東アジアのなかでも漢字文化圏に属する国において、国家秩序の維持や道徳規範を守るうえで長らく重要な役割を果たした儒教。孔子を始祖とする倫理思想や信仰の体系を指しますが、200年以上にもわたる鎖国を行っていた江戸幕府では、封建社会を維持すべく多くの儒学者を重用しました。

それゆえ儒教の長所も短所も日常生活の隅々にまで浸透しましたが、そんな儒教における「国家から家族にいたる最も重要な道徳的観念」こそが「礼」です。噛み砕いていえば集団秩序を維持するための約束事であり、ひいては他人に不快感を与えない気配りや所作も「礼」のひとつです。
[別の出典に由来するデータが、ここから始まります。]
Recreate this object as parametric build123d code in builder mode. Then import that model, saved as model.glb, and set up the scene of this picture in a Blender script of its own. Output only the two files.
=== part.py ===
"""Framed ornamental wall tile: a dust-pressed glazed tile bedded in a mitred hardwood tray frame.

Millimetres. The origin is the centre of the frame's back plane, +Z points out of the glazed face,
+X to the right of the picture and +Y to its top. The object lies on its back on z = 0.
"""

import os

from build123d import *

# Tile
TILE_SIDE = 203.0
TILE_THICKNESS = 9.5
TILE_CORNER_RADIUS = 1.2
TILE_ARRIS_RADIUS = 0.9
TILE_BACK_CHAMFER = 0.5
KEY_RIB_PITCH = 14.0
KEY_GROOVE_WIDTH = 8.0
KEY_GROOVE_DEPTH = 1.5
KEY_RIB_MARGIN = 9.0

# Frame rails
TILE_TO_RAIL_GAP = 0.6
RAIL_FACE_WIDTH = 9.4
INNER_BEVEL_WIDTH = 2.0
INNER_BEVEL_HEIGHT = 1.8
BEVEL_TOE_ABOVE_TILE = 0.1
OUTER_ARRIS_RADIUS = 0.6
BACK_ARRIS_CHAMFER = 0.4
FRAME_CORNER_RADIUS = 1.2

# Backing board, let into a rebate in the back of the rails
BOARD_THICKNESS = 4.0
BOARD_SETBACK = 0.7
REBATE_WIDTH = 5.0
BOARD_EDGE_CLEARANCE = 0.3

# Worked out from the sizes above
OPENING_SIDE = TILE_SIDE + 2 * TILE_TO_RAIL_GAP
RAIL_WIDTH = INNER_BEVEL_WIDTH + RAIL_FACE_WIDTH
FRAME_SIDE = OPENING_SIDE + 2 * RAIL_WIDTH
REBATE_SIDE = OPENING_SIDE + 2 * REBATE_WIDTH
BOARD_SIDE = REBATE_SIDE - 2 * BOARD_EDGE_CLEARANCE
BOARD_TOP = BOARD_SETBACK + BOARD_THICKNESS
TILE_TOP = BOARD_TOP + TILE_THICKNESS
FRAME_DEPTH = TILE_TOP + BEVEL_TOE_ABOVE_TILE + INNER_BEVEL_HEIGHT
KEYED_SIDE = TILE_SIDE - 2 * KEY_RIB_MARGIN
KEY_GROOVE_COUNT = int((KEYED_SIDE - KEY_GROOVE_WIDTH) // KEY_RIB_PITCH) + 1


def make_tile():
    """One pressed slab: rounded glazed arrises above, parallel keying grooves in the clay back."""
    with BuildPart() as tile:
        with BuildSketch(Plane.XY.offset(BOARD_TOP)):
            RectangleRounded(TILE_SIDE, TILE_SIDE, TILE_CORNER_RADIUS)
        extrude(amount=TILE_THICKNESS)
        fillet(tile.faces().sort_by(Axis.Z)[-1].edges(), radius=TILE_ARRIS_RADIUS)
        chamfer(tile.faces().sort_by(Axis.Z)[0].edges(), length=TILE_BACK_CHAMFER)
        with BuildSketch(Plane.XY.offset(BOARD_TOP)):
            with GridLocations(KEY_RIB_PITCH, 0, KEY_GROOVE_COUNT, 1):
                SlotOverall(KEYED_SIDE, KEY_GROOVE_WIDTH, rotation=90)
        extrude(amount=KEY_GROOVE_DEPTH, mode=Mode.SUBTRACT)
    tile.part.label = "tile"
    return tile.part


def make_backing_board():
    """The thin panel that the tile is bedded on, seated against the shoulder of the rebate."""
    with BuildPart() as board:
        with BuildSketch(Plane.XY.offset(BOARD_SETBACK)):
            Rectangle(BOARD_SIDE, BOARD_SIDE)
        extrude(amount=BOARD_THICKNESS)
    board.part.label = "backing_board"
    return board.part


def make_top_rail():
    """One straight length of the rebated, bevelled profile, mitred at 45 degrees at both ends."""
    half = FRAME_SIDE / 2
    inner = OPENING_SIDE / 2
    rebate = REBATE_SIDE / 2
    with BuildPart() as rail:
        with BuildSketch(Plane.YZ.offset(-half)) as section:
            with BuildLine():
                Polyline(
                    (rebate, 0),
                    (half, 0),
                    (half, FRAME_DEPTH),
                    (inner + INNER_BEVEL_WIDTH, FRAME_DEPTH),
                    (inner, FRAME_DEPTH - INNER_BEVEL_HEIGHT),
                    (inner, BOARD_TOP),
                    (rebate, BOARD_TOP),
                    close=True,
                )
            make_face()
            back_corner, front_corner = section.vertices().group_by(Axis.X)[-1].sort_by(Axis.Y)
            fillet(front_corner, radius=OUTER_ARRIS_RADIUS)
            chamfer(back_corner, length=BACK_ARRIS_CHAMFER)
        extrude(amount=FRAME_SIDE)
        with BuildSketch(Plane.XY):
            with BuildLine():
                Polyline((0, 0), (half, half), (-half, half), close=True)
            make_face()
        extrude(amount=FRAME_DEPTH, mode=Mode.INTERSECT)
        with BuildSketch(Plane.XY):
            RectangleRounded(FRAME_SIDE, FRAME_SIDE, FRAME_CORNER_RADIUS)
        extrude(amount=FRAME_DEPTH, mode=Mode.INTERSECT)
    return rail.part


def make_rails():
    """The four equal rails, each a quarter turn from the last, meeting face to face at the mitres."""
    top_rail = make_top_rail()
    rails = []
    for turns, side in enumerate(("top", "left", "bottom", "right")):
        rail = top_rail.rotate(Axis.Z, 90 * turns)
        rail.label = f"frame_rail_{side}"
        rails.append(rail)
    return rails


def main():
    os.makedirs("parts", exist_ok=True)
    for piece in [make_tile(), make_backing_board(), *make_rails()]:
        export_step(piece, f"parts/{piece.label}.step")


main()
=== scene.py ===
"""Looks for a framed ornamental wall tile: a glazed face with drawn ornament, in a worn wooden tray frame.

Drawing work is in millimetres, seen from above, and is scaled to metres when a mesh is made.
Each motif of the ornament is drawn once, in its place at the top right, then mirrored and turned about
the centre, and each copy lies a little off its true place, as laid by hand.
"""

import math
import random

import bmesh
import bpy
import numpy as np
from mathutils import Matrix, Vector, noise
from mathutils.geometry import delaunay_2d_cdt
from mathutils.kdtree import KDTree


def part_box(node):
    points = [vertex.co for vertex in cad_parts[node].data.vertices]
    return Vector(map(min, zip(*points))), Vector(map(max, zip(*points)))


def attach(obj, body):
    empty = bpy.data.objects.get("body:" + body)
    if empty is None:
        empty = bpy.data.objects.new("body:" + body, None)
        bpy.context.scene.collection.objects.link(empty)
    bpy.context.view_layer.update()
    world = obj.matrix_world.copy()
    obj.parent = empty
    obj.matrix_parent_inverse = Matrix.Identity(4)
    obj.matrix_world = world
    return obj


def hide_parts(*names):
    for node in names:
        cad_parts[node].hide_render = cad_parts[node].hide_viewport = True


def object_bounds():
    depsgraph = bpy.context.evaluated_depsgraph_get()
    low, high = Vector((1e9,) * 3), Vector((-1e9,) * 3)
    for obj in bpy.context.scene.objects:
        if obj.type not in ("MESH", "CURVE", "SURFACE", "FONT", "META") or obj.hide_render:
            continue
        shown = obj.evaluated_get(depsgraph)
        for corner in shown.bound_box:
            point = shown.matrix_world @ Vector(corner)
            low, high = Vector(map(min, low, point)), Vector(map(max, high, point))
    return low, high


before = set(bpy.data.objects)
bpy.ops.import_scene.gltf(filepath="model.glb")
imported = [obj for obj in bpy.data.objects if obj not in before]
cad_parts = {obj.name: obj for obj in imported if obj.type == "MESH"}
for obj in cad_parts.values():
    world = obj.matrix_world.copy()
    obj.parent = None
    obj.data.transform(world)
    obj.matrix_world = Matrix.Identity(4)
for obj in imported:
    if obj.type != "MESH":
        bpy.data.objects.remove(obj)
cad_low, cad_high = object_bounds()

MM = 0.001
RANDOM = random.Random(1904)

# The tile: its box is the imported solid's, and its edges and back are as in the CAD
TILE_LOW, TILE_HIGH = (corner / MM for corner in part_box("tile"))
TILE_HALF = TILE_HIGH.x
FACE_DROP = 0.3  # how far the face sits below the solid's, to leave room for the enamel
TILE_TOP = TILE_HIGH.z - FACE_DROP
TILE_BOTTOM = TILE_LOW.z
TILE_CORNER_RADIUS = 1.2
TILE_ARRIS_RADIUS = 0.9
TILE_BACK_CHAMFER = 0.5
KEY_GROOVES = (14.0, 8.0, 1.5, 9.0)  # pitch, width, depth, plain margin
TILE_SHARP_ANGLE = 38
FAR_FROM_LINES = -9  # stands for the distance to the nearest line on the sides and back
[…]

「礼」といえば、儒教において尊重される五経のひとつに『礼記(らいき)』があります。前漢期(紀元前1世紀)に編纂され、日本においても礼儀作法の原点であることは言わずもがな。その古典に、男女の区別なく、ものごころついたばかりの子どもへ最初に徹底すべき作法が記されていたのです。

《子能食食、教以右手》
(『礼記』「内則」篇、第十二)

この原文を訳すと「子どもが自分で食事できるようになったら、右手を使って食べるように教えなさい」。つまり口に食事を運ぶ手を「右手」に限定していたのです。

日本における「箸は右手」の規範の強さ

ただ『礼記』には、イスラム教やヒンドゥー教のように「左手」を不浄の手とする観念で封じるような記述が見当たりません。そのためか、日本の江戸期に書かれた育児書や随筆では、日常のしつけを行うための権威的なよりどころとして『礼記』が引用されてきたきらいがあります。
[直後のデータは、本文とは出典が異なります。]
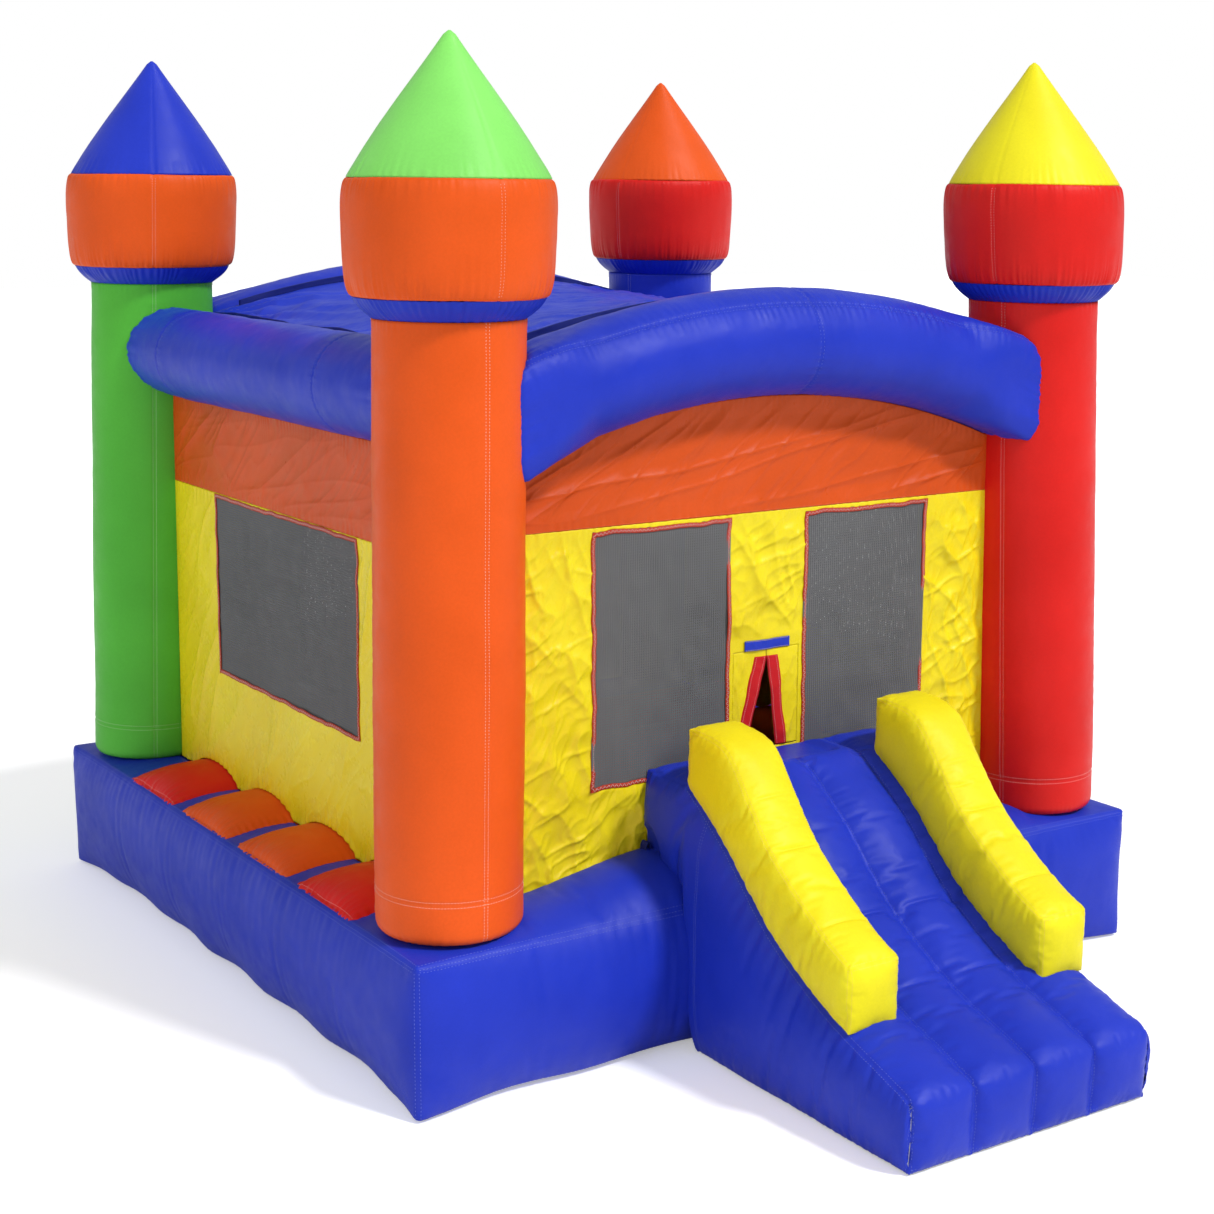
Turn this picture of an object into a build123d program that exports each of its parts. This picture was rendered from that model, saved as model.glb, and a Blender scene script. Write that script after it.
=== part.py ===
from build123d import *
import os
from math import asin, cos, pi, sin

# An inflatable bounce house: a square air-filled base with four round corner towers, four tube
# beams, fabric walls with net windows, a fabric roof, a front slide with side bumpers, and the
# blower and deflation zips behind it. Millimetres. +Z up, +Y from the slide to the back, origin at
# the centre of the base's underside.

# ---- driving dimensions ----
BASE = 3960.0            # side of the square base, 13 ft
BASE_EDGE_Z = 660.0      # top seam of the base's side walls
BASE_TOP_Z = 690.0       # base top under the walls and towers
WALL_Y = 1610.0          # wall planes, from the centre, on all four sides
SKIN = 5.0               # wall of every air chamber
CLOTH = 4.0              # wall fabric panels
GAP = 0.5                # clearance between sewn pieces that meet on curved faces

TOWER_R = 305.0          # tower shaft, 24 in across
TOWER_FOOT = 1650.0      # tower centre at its foot, from the castle's centre
TOWER_NECK = 1585.0      # tower centre at the neck: the towers lean in a little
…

日本で最初の本格的育児書として誉れ高い、香月牛山著『小児必用養育草』(1703〔元禄16〕年)は、左利きの子どもへの対処法については、かの『礼記』の一節に触れつつ「箸だけは右手に」と強調しました。あえて裏面を読むような見方をすれば、この一節は、医師としてではなく道徳家として、「箸づかいを見れば、その親がわかる」と諭していたともいえます。